Exactly reproduce the lines that follow.

■ ■ ■

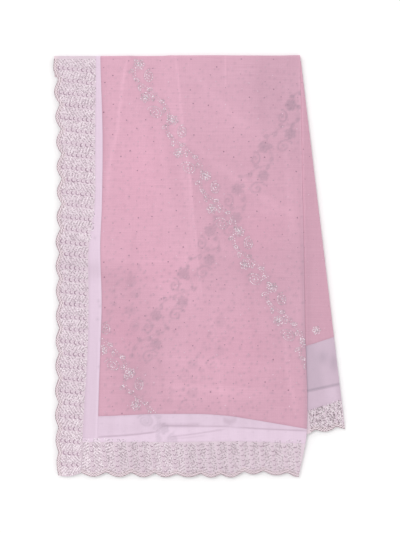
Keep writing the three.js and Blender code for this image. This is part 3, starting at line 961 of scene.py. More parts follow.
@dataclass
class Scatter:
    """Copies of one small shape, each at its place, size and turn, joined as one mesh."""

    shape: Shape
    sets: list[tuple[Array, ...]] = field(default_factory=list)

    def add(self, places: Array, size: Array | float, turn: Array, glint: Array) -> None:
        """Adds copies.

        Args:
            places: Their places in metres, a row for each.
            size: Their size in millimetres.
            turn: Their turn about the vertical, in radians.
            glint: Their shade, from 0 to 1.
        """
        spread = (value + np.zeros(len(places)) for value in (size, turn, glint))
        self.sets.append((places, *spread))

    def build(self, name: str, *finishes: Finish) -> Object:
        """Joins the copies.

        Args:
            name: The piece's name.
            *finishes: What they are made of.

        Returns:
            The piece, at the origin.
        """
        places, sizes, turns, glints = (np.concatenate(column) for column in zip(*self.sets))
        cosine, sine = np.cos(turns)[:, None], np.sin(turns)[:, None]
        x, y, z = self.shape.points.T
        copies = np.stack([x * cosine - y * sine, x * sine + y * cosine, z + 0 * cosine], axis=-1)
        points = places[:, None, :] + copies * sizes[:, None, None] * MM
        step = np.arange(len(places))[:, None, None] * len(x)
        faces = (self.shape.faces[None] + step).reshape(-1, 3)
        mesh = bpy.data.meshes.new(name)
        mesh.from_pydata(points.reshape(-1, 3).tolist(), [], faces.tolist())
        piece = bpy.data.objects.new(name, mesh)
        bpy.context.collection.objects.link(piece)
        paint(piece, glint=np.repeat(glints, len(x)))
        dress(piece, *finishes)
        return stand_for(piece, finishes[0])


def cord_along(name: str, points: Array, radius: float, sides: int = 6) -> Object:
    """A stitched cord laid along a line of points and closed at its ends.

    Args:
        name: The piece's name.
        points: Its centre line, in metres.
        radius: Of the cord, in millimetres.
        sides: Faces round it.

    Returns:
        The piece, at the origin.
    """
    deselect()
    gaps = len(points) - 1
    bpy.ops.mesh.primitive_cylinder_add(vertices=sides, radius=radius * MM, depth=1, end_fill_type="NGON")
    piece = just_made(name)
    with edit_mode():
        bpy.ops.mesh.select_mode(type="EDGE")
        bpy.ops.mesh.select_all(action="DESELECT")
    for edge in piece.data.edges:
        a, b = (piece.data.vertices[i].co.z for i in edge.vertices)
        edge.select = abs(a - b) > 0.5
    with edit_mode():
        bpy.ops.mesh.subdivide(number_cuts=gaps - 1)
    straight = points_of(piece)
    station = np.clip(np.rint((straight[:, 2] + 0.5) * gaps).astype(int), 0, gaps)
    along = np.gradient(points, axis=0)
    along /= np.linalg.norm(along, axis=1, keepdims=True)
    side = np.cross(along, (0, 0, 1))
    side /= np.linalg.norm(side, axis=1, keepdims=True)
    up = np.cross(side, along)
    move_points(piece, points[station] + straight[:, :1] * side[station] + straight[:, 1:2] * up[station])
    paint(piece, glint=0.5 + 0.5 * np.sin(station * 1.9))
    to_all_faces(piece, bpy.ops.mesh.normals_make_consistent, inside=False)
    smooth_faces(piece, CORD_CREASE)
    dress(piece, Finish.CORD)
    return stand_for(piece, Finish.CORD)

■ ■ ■

__EXPECTED ANSWER__
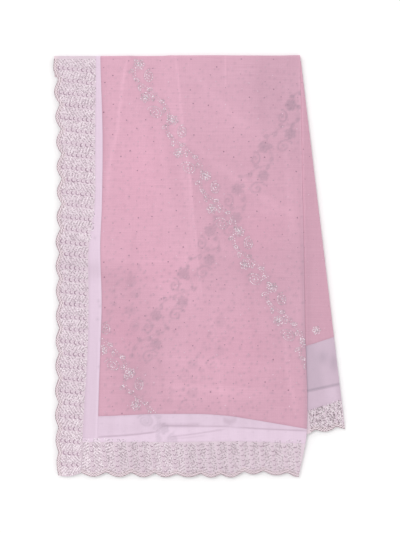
Keep writing the three.js and Blender code for this image. This is part 3, starting at line 961 of scene.py. More parts follow.
@dataclass
class Scatter:
    """Copies of one small shape, each at its place, size and turn, joined as one mesh."""

    shape: Shape
    sets: list[tuple[Array, ...]] = field(default_factory=list)

    def add(self, places: Array, size: Array | float, turn: Array, glint: Array) -> None:
        """Adds copies.

        Args:
            places: Their places in metres, a row for each.
            size: Their size in millimetres.
            turn: Their turn about the vertical, in radians.
            glint: Their shade, from 0 to 1.
        """
        spread = (value + np.zeros(len(places)) for value in (size, turn, glint))
        self.sets.append((places, *spread))

    def build(self, name: str, *finishes: Finish) -> Object:
        """Joins the copies.

        Args:
            name: The piece's name.
            *finishes: What they are made of.

        Returns:
            The piece, at the origin.
        """
        places, sizes, turns, glints = (np.concatenate(column) for column in zip(*self.sets))
        cosine, sine = np.cos(turns)[:, None], np.sin(turns)[:, None]
        x, y, z = self.shape.points.T
        copies = np.stack([x * cosine - y * sine, x * sine + y * cosine, z + 0 * cosine], axis=-1)
        points = places[:, None, :] + copies * sizes[:, None, None] * MM
        step = np.arange(len(places))[:, None, None] * len(x)
        faces = (self.shape.faces[None] + step).reshape(-1, 3)
        mesh = bpy.data.meshes.new(name)
        mesh.from_pydata(points.reshape(-1, 3).tolist(), [], faces.tolist())
        piece = bpy.data.objects.new(name, mesh)
        bpy.context.collection.objects.link(piece)
        paint(piece, glint=np.repeat(glints, len(x)))
        dress(piece, *finishes)
        return stand_for(piece, finishes[0])


def cord_along(name: str, points: Array, radius: float, sides: int = 6) -> Object:
    """A stitched cord laid along a line of points and closed at its ends.

    Args:
        name: The piece's name.
        points: Its centre line, in metres.
        radius: Of the cord, in millimetres.
        sides: Faces round it.

    Returns:
        The piece, at the origin.
    """
    deselect()
    gaps = len(points) - 1
    bpy.ops.mesh.primitive_cylinder_add(vertices=sides, radius=radius * MM, depth=1, end_fill_type="NGON")
    piece = just_made(name)
    with edit_mode():
        bpy.ops.mesh.select_mode(type="EDGE")
        bpy.ops.mesh.select_all(action="DESELECT")
    for edge in piece.data.edges:
        a, b = (piece.data.vertices[i].co.z for i in edge.vertices)
        edge.select = abs(a - b) > 0.5
    with edit_mode():
        bpy.ops.mesh.subdivide(number_cuts=gaps - 1)
    straight = points_of(piece)
    station = np.clip(np.rint((straight[:, 2] + 0.5) * gaps).astype(int), 0, gaps)
    along = np.gradient(points, axis=0)
    along /= np.linalg.norm(along, axis=1, keepdims=True)
    side = np.cross(along, (0, 0, 1))
    side /= np.linalg.norm(side, axis=1, keepdims=True)
    up = np.cross(side, along)
    move_points(piece, points[station] + straight[:, :1] * side[station] + straight[:, 1:2] * up[station])
    paint(piece, glint=0.5 + 0.5 * np.sin(station * 1.9))
    to_all_faces(piece, bpy.ops.mesh.normals_make_consistent, inside=False)
    smooth_faces(piece, CORD_CREASE)
    dress(piece, Finish.CORD)
    return stand_for(piece, Finish.CORD)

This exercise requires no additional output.